1829 - A treaty was made, giving the Delawares "the country in the fork of the Kansas and Missouri rivers, extending up the Kansas river to the Kansas [Indians] line, and up the Missouri river to Camp Leavenworth, and thence by a line drawn westwardly, leaving a space ten miles wide, north of the Kansas [Indians] boundary line, for an outlet." The Delawares relinquish all claim to the country now occupied by them, on James's fork of White River, in Missouri. 

 

September 25

 

 

September 26

 

 

September 27

1719 - The route of Du Tisne in Kansas cannot be definitely fixed now. He found rock salt near the Pawnee towns, which is evidence that he visited the Grand Saline, on the Lower Neosho.
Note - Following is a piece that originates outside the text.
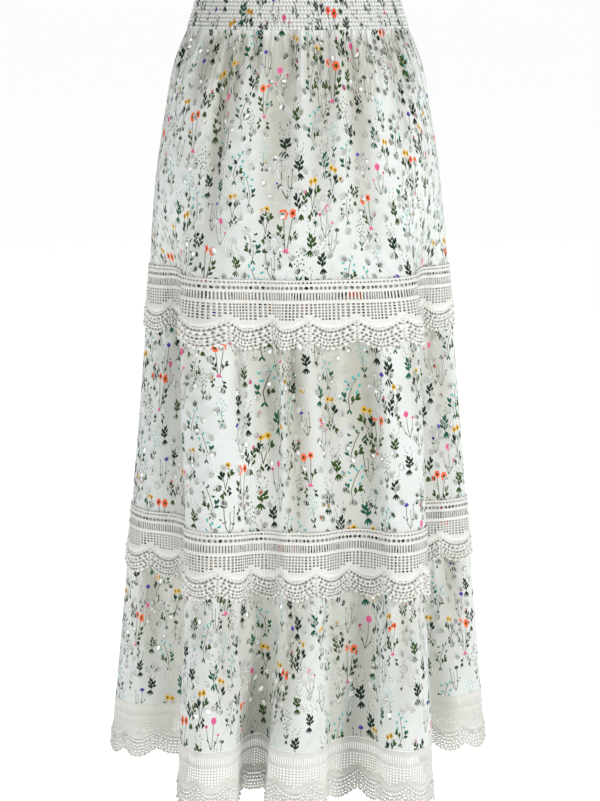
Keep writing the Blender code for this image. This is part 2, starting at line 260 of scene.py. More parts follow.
# The longest creases. Columns: bearing from the front at the waist and width in degrees,
# how far down its top and end are and its depth in mm
CREASES = (
    # upper tier
    (-50, 9, 35, 130, 6), (-36, 12, 35, 315, 8), (-22, 7, 35, 110, 5),
    (-12, 10, 35, 310, 9), (5, 11, 35, 270, 7), (23, 10, 35, 290, 9),
    (48, 10, 35, 180, 5), (112, 11, 35, 260, 8), (136, 9, 35, 300, 9),
    (158, 12, 35, 220, 7), (178, 9, 35, 310, 9), (203, 11, 35, 250, 7),
    (226, 10, 35, 300, 9), (250, 10, 35, 200, 6),
    # middle tier
    (-58, 8, 375, 590, 5), (-17, 8, 385, 600, 7), (-5, 8, 385, 710, 10),
    (7, 7, 385, 600, 6), (16, 8, 385, 690, 8), (82, 8, 385, 640, 6),
    (124, 9, 385, 620, 7), (147, 8, 385, 680, 8), (171, 9, 385, 600, 6),
    (192, 8, 385, 690, 8), (217, 9, 385, 620, 7), (241, 8, 385, 660, 7),
    # lower tier
    (-77, 8, 640, 880, 7), (-31, 6, 690, 860, 5), (-8, 6, 690, 880, 7),
    (29, 6, 690, 850, 5), (82, 7, 640, 870, 6), (128, 7, 690, 870, 6),
    (173, 7, 690, 880, 6), (229, 7, 690, 860, 6),
)

# Short puckers below each seam. Columns: bearing and width in degrees, length and depth in mm
PUCKERS = (
    (-84, 5.1, 69, 4.0), (-73, 4.2, 105, 5.4), (-66, 4.8, 57, 3.6),
    (-55, 3.8, 93, 5.8), (-44, 5.6, 75, 4.7), (-29, 4.5, 126, 6.1),
    (-24, 3.4, 51, 4.0), (-8, 4.5, 90, 5.4), (0, 3.8, 66, 4.3),
    (11, 4.8, 114, 5.8), (17, 3.4, 60, 4.3), (31, 4.5, 99, 5.4),
    (39, 4.2, 63, 4.3), (56, 5.1, 108, 5.4), (66, 4.2, 72, 4.0),
    (76, 4.8, 87, 5.0), (97, 4.5, 96, 5.4), (106, 3.8, 60, 4.0),
    (119, 5.1, 117, 5.8), (130, 4.2, 69, 4.7), (143, 4.8, 90, 5.0),
    (152, 3.8, 57, 4.0), (165, 4.8, 111, 5.8), (185, 4.2, 78, 4.7),
    (196, 4.8, 99, 5.4), (211, 3.8, 63, 4.3), (220, 4.5, 105, 5.4),
    (235, 4.2, 72, 4.3), (245, 5.1, 90, 5.0), (258, 4.2, 66, 4.0),
)
PUCKER_TOPS = (WAIST_SEAM, UPPER_LACE_FOOT + 0.012, LOWER_LACE_FOOT + 0.012)
PUCKER_SHIFT = 2.5
CREASE_MORE = 1.2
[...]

In the country of the Pawnees, on the 27th of September, 1719, he set up a post bearing the arms of France and took formal possession of the country for the French king. In his report, it is stated that the Osages spent much time on the prairies hunting buffalo. "Du Tisne found the Pawnees near where Vinita, Oklahoma, was afterward founded. Below Vinita, on the east side of the Neosho, are the remarkable salt springs above mentioned as the Grand Saline. The presence there on the Neosho of Pawnee towns in 1719 would still further confirm the location of Quivira in the country whose waters drain into the Arkansas River from the north."

1878 – Chiefs Dull Knife and Little Wolf of the Northern Cheyenne led their people in a rebellion and flight from confinement and starvation on the reservation in Oklahoma to their homelands in Yellowstone. The trek climaxed on September 27, 1878, when 284 braves, women, and children made their final stand on the bluffs of Ladder Creek, now Beaver Creek, just south of Scott County State Park. This encounter with the U.S. Cavalry was the last Indian battle in Kansas. The site – Squaws Den Battleground – drew its name from the pit where the women and children were placed after helping to dig rifle pits for the warriors.

 

 

September 28

 

 

September 29

1865 - Treaty With The Osage, This treaty concluded at Canville Trading Post, Osage Nation, within the boundary of the State of Kansas.